Please output the lines shown below exactly as they appear.

======== Information provided

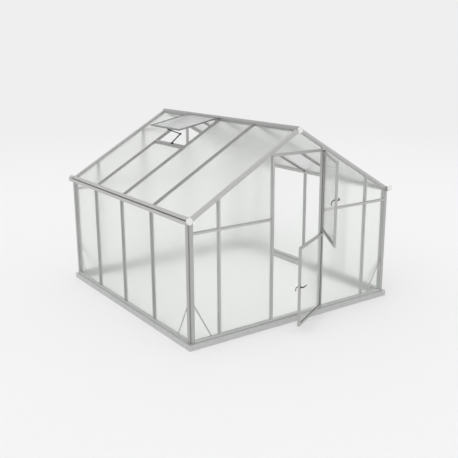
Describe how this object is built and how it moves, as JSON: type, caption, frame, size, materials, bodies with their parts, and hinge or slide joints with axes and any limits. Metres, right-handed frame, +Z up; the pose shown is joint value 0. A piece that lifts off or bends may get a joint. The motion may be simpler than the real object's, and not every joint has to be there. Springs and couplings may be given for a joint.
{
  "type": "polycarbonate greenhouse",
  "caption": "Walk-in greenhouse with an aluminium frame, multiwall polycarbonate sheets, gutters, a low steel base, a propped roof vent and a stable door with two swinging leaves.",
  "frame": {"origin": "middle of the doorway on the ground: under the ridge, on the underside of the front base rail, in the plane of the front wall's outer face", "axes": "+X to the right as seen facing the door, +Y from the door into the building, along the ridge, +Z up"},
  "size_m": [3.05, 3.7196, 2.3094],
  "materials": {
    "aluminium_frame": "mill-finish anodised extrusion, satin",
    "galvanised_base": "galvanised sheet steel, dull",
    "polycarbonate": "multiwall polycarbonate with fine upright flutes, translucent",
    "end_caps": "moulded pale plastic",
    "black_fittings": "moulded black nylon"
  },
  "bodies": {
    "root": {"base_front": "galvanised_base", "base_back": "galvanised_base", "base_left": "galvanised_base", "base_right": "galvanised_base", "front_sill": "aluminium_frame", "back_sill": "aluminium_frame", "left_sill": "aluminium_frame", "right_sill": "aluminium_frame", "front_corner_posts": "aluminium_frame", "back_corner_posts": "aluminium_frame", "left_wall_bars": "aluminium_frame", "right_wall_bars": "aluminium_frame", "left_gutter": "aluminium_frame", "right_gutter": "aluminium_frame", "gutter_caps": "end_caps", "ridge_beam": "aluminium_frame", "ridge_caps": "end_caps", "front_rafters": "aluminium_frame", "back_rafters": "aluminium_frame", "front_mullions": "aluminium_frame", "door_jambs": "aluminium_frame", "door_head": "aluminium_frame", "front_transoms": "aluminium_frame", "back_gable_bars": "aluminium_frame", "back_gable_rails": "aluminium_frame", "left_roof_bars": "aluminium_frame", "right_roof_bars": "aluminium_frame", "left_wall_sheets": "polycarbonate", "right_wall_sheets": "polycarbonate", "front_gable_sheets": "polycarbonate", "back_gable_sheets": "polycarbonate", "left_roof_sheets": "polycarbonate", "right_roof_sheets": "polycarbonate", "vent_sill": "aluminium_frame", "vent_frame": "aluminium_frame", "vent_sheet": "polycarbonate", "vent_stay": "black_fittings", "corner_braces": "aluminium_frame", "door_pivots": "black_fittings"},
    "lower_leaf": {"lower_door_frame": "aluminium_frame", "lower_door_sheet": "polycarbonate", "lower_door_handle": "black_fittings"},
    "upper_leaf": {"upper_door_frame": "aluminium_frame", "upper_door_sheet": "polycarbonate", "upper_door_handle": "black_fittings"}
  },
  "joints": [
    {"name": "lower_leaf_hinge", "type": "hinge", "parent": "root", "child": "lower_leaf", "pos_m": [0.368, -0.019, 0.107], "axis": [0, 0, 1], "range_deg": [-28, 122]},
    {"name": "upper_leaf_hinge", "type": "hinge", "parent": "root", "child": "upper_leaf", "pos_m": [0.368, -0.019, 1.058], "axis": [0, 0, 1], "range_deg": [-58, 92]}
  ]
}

================

Response to the task:
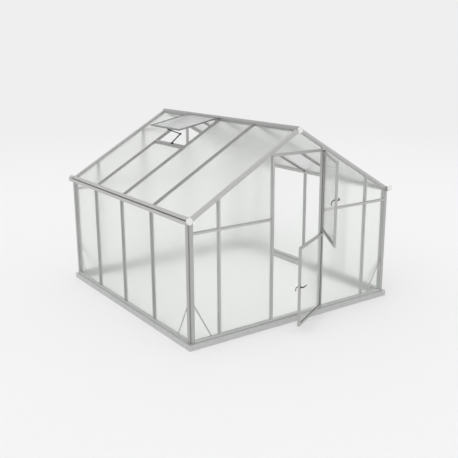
Describe how this object is built and how it moves, as JSON: type, caption, frame, size, materials, bodies with their parts, and hinge or slide joints with axes and any limits. Metres, right-handed frame, +Z up; the pose shown is joint value 0. A piece that lifts off or bends may get a joint. The motion may be simpler than the real object's, and not every joint has to be there. Springs and couplings may be given for a joint.
{
  "type": "polycarbonate greenhouse",
  "caption": "Walk-in greenhouse with an aluminium frame, multiwall polycarbonate sheets, gutters, a low steel base, a propped roof vent and a stable door with two swinging leaves.",
  "frame": {"origin": "middle of the doorway on the ground: under the ridge, on the underside of the front base rail, in the plane of the front wall's outer face", "axes": "+X to the right as seen facing the door, +Y from the door into the building, along the ridge, +Z up"},
  "size_m": [3.05, 3.7196, 2.3094],
  "materials": {
    "aluminium_frame": "mill-finish anodised extrusion, satin",
    "galvanised_base": "galvanised sheet steel, dull",
    "polycarbonate": "multiwall polycarbonate with fine upright flutes, translucent",
    "end_caps": "moulded pale plastic",
    "black_fittings": "moulded black nylon"
  },
  "bodies": {
    "root": {"base_front": "galvanised_base", "base_back": "galvanised_base", "base_left": "galvanised_base", "base_right": "galvanised_base", "front_sill": "aluminium_frame", "back_sill": "aluminium_frame", "left_sill": "aluminium_frame", "right_sill": "aluminium_frame", "front_corner_posts": "aluminium_frame", "back_corner_posts": "aluminium_frame", "left_wall_bars": "aluminium_frame", "right_wall_bars": "aluminium_frame", "left_gutter": "aluminium_frame", "right_gutter": "aluminium_frame", "gutter_caps": "end_caps", "ridge_beam": "aluminium_frame", "ridge_caps": "end_caps", "front_rafters": "aluminium_frame", "back_rafters": "aluminium_frame", "front_mullions": "aluminium_frame", "door_jambs": "aluminium_frame", "door_head": "aluminium_frame", "front_transoms": "aluminium_frame", "back_gable_bars": "aluminium_frame", "back_gable_rails": "aluminium_frame", "left_roof_bars": "aluminium_frame", "right_roof_bars": "aluminium_frame", "left_wall_sheets": "polycarbonate", "right_wall_sheets": "polycarbonate", "front_gable_sheets": "polycarbonate", "back_gable_sheets": "polycarbonate", "left_roof_sheets": "polycarbonate", "right_roof_sheets": "polycarbonate", "vent_sill": "aluminium_frame", "vent_frame": "aluminium_frame", "vent_sheet": "polycarbonate", "vent_stay": "black_fittings", "corner_braces": "aluminium_frame", "door_pivots": "black_fittings"},
    "lower_leaf": {"lower_door_frame": "aluminium_frame", "lower_door_sheet": "polycarbonate", "lower_door_handle": "black_fittings"},
    "upper_leaf": {"upper_door_frame": "aluminium_frame", "upper_door_sheet": "polycarbonate", "upper_door_handle": "black_fittings"}
  },
  "joints": [
    {"name": "lower_leaf_hinge", "type": "hinge", "parent": "root", "child": "lower_leaf", "pos_m": [0.368, -0.019, 0.107], "axis": [0, 0, 1], "range_deg": [-28, 122]},
    {"name": "upper_leaf_hinge", "type": "hinge", "parent": "root", "child": "upper_leaf", "pos_m": [0.368, -0.019, 1.058], "axis": [0, 0, 1], "range_deg": [-58, 92]}
  ]
}